Quels sont, à vos yeux, les principaux enjeux qui attendent le Luxembourg en matière de numérisation ?

Aujourd’hui, les initiatives existantes, tant au niveau de la sphère privée avec ICTLuxembourg, que dans le domaine public, avec Digital Luxembourg, ne fonctionnent pas de manière suffisamment efficiente. Nous souffrons d’un réel manque de coordination des acteurs. Si beaucoup de choses sont envisagées ou réalisées, cela se fait encore de manière trop éparse et inconsistante. Il faut que les chantiers soient abordés de manière plus coordonnée, à travers un ministère unique et, au-delà, une plateforme rassemblant les acteurs publics et privés. Il faut que, ensemble, les différentes parties prenantes développent un appétit plus grand pour les enjeux digitaux, pour mieux positionner le Luxembourg à l’échelle européenne. Jusqu’alors, nous n’investissons pas assez au niveau des grands chantiers orchestrés au niveau de l’Union européenne, en matière de e-privacy, de robotics regulation ou encore de cybersécurité, entre autres choses. Nous ne faisons pas suffisamment entendre la voix du Luxembourg. L’APSI s’est inscrit dans cette démarche en rejoignant DIGITALEUROPE. Mais nous restons un petit acteur qui reçoit un énorme support de DIGITALEUROPE. Il faut intensifier l’effort. Alors que les challenges sont nombreux, nous sommes encore trop dans l’autocongratulation.

 

Quels sont les risques et les lacunes du pays ?

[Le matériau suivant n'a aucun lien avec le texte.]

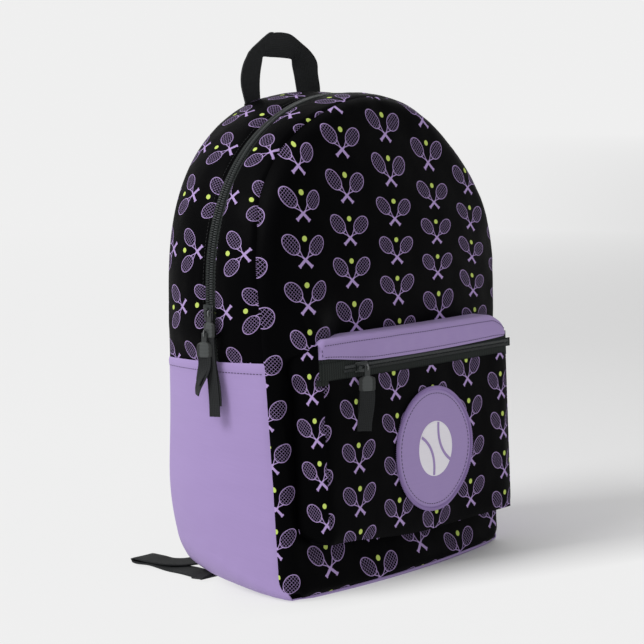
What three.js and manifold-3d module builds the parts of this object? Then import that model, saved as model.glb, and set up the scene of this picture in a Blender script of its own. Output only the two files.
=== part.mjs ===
// Racket backpack: a printed day pack with an arched main zip, a front pocket and padded straps.
// Millimetres, +Z up, the pocket side faces -Y, the origin is at the middle of the base.
import * as THREE from "three";
import { mergeVertices } from "three/addons/utils/BufferGeometryUtils.js";
import Module from "manifold-3d";

// Cloth and trim
const CLOTH = 2; // outer cloth with its backing, as one shell
const GAP = 0.4; // clearance between sewn neighbours
const CURVE_GAP = 1.2; // the same where both neighbours are curved
const LINING = 1;
const WEBBING = 1.8;

// Body: the side panels stand on the base and lean in towards the top
const FRONT_FOOT = -73;
const FRONT_LEAN = 0.083;
const BACK = 73;
const BACK_TUCK = 14;
const TUCK_HEIGHT = 104;
const HALF_FRONT = 164; // half width at the front seam
const HALF_RISE = 37.8; // it widens a little behind the seam
const HALF_FALL = 50.8; // and narrows towards the back
const SIDE_TAPER = 13;
const TOP = 430;
const SPRING = 270; // height where the sides turn into the arch
const WAIST = 201; // seam between the plain lower wrap and the printed arch
const FOLD = 229; // line that the open front folds along
const CROWN = 22; // how far the filled front panel stands forward
const CROWN_HEIGHT = 300;
const CROWN_SPREAD = 110;

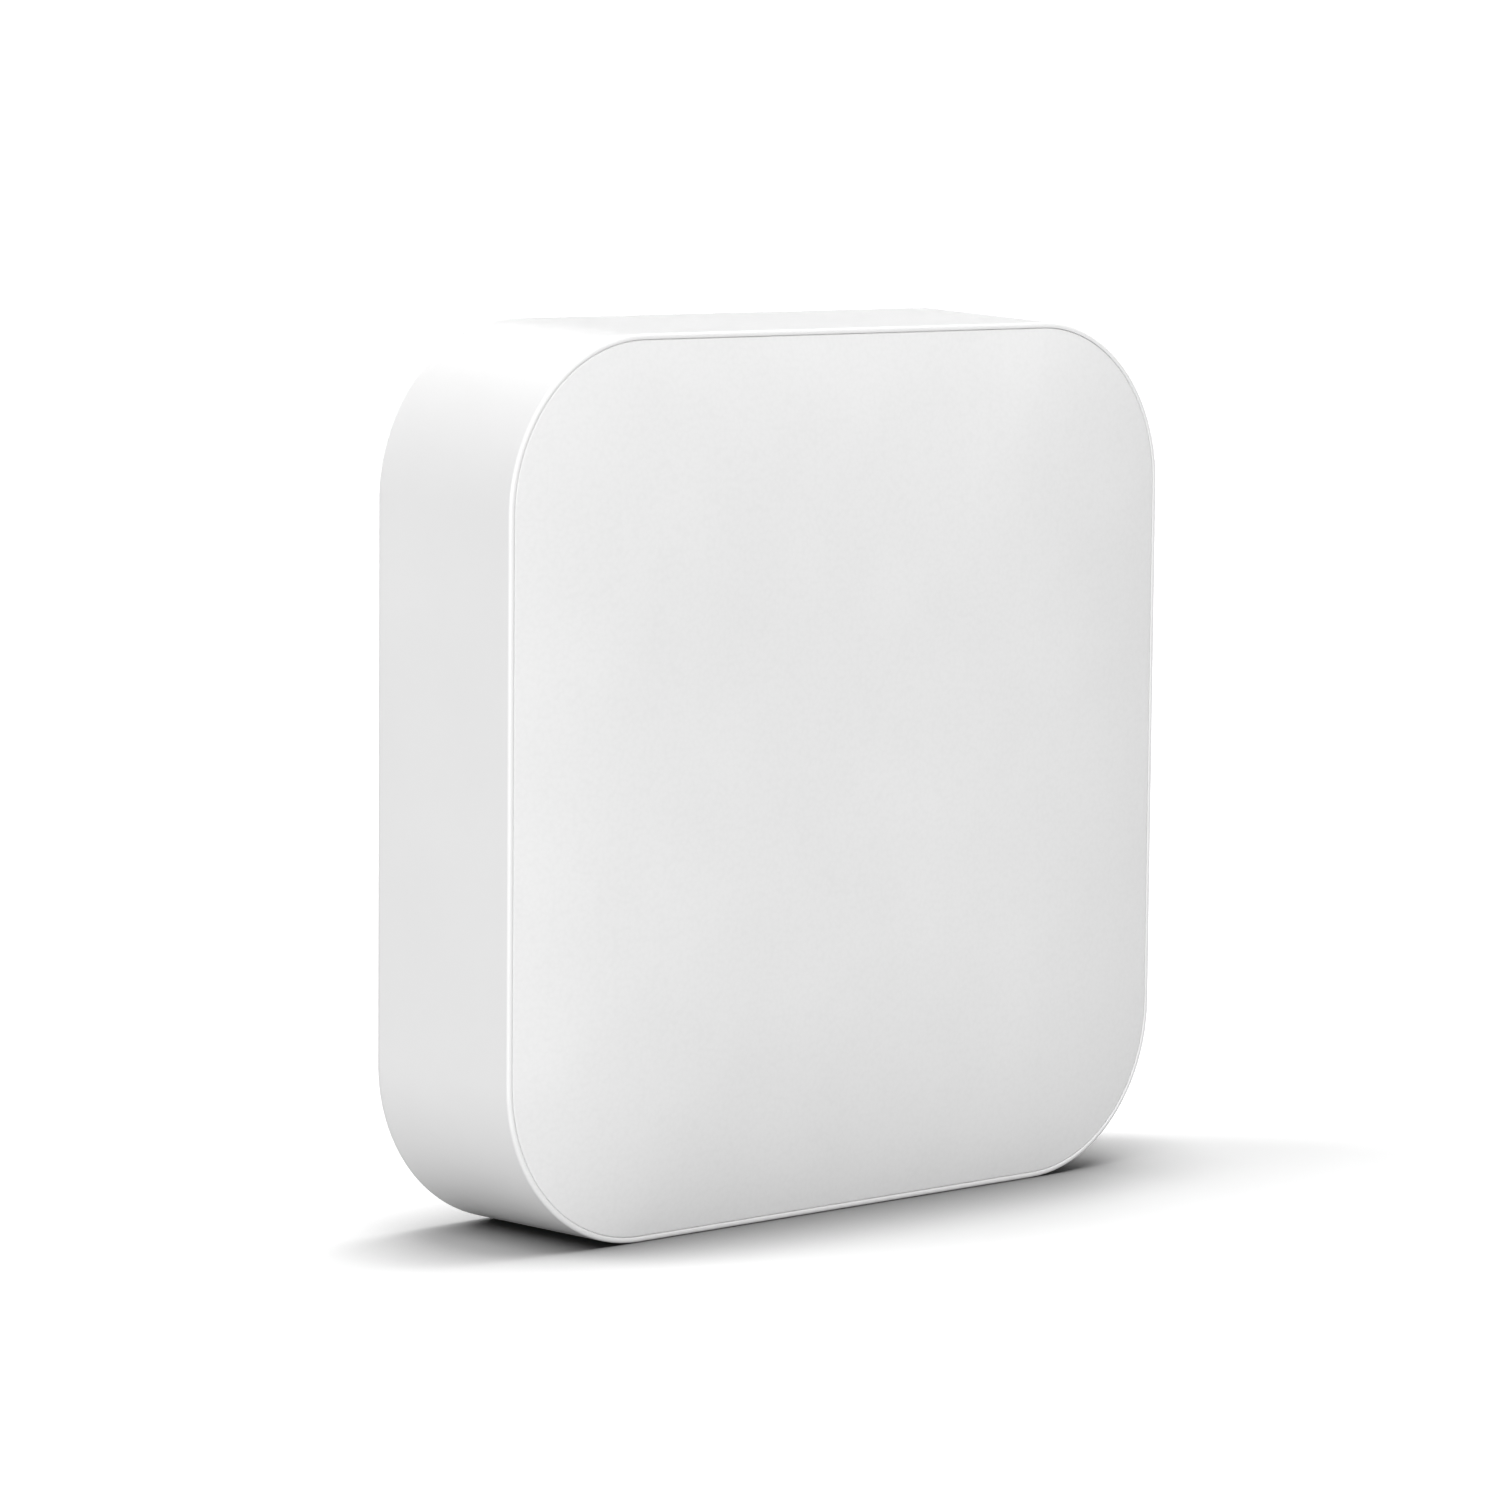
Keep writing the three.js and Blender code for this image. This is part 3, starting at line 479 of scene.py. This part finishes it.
def housing():
    soft = 0.15
    rim = fillet(RIM_Y, RIM_EDGE, -1)[::-1]
    back = fillet(BACK_Y, BACK_EDGE, 1, 8)
    profile = [(y, -grow) for y, grow in [*rim, *back]]
    profile += [(y, WALL + grow) for y, grow in fillet(BACK_Y, soft, 1, 3)[::-1]]
    profile += [
        (LEDGE_BACK_Y, WALL),
        (LEDGE_BACK_Y, WALL + LEDGE),
        (LEDGE_Y, WALL + LEDGE),
        (LEDGE_Y, LIP),
    ]
    profile += [(y, LIP + grow) for y, grow in fillet(RIM_Y, soft, -1, 3)]
    piece = new_object("housing_finished", loft([square_ring(y, inset) for y, inset in profile], looped=True))
    bosses = [corner_boss(f"cover_screw_{k}") for k in range(1, 5)]
    join(piece, *[shape for boss, rib, _ in bosses for shape in (boss, rib)])
    pilot_depth = 10
    pilot = [(REAR_LOW_PLATE_Y - pilot_depth, 0), (REAR_LOW_PLATE_Y + 1, 0)]
    cut(piece, *[prism(circle(place, PILOT_RADIUS, 24), pilot, on_back) for _, _, place in bosses])
    cut(piece, window_cutter())
    stand_for("housing", piece, WHITE)


def window_cutter():
    """The opening round the port panel. Its rounded mouth follows the sloping wall."""
    depth, mouth = 4.0, 0.35
    levels = hole_levels(-depth, 0.0, mouth, 1)
    return prism(panel_outline(CAD_GAP), levels, lambda y, z, height: (size_at(y) / 2 + height, y, z))


# ---- Front cover ----
CROWN_POWER = 4  # flat in the middle and steepest at the edge
FRONT_THICKNESS = 2.2


def crown_y(scale):
    return RIM_Y - CROWN * (1 - scale**CROWN_POWER)


def snap_hook(turns, along):
    """A hook behind the housing's ledge. turns is the side it is on, in quarter turns from +X."""
    half_width, thickness, reach, barb_height, stem_length = 4, 1.2, 0.9, 1, 2.8
    inner = MIDDLE_Z - WALL - LEDGE - CAD_GAP
    barb_low = LEDGE_BACK_Y + CAD_GAP
    barb_high = barb_low + barb_height
    z_low, z_high = along - half_width, along + half_width
    stem = block((inner - thickness, LEDGE_BACK_Y - stem_length, z_low), (inner, barb_high, z_high))
    barb = block((inner - thickness, barb_low, z_low), (inner + reach, barb_high, z_high))
    turn = Matrix.Rotation(-turns * math.pi / 2, 3, "Y")
    raise_up = Vector((0, 0, MIDDLE_Z))
    return [([turn @ Vector(point) + raise_up for point in points], faces) for points, faces in (stem, barb)]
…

On peut se réjouir de la cinquième position du Luxembourg dans le Digital Economy and Society Index (DESI) dressé par l’Union européenne. Toutefois, ce classement général ne traduit pas certaines lacunes. Si nous avons une infrastructure performante, c’est au niveau de la transformation digitale des entreprises que c’est difficile. En la matière, le Luxembourg a été rétrogradé de la 9eà la 22eplace. C’est très inquiétant. Les acteurs de l’économie ne se transforment pas suffisamment vite. On peut trouver plusieurs explications à ce phénomène. L’économie luxembourgeoise étant encore performante, les acteurs sont peut-être moins enclins à envisager de nouveaux modèles. Si on crée de la valeur, ce n’est pas suffisamment à travers le digital.

 

Comment le gouvernement peut-il davantage activer cette transformation ?

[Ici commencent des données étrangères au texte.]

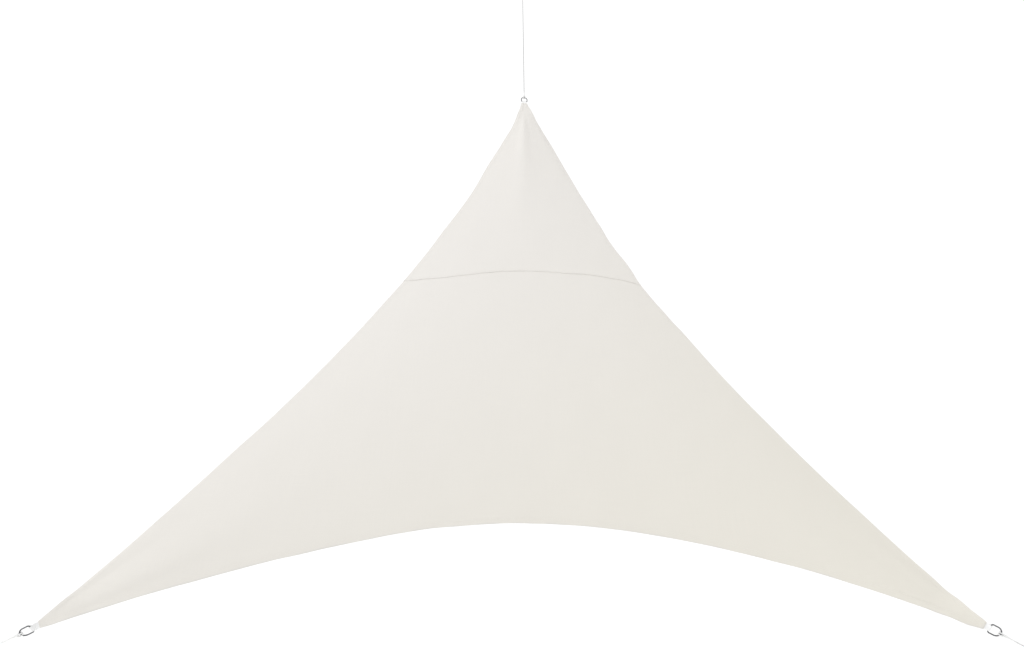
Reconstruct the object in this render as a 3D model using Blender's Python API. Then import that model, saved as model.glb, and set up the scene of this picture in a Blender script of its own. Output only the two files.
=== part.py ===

En réformant et en digitalisant l’administration dans son ensemble, et ce de manière coordonnée. Mais cette ambition n’est pas suffisante. Il faut créer les conditions nécessaires pour permettre au secteur privé d’évoluer vers des modèles plus digitaux. Aujourd’hui, on souffre d’un manque de talents digitaux qui doivent nous permettre de construire l’économie de demain. Le public doit nous permettre de les attirer plus facilement. D’autre part, les PME et PMI doivent se doter d’un leadership numérique plus important. Ces lacunes font que le Luxembourg ne se numérise pas assez vite. Cela se révèle notamment dans le développement d’offres au niveau du cloud, pas suffisamment consistantes, ou encore dans la manière avec laquelle on appréhende la cybersécurité. Chaque secteur, financier, industrie, commerce, administrations publiques … mettent en place leurs propres initiatives sans forcément considérer les besoins des autres secteurs. Or, ces enjeux sont devenus complexes et impliquent des moyens colossaux pour aller plus loin et suivre les meilleurs. Il faut donc pouvoir mettre en place des stratégies coordonnées pour apporter des réponses cohérentes capables de satisfaire le plus grand nombre, tant les citoyens et les administrations que les acteurs du privé.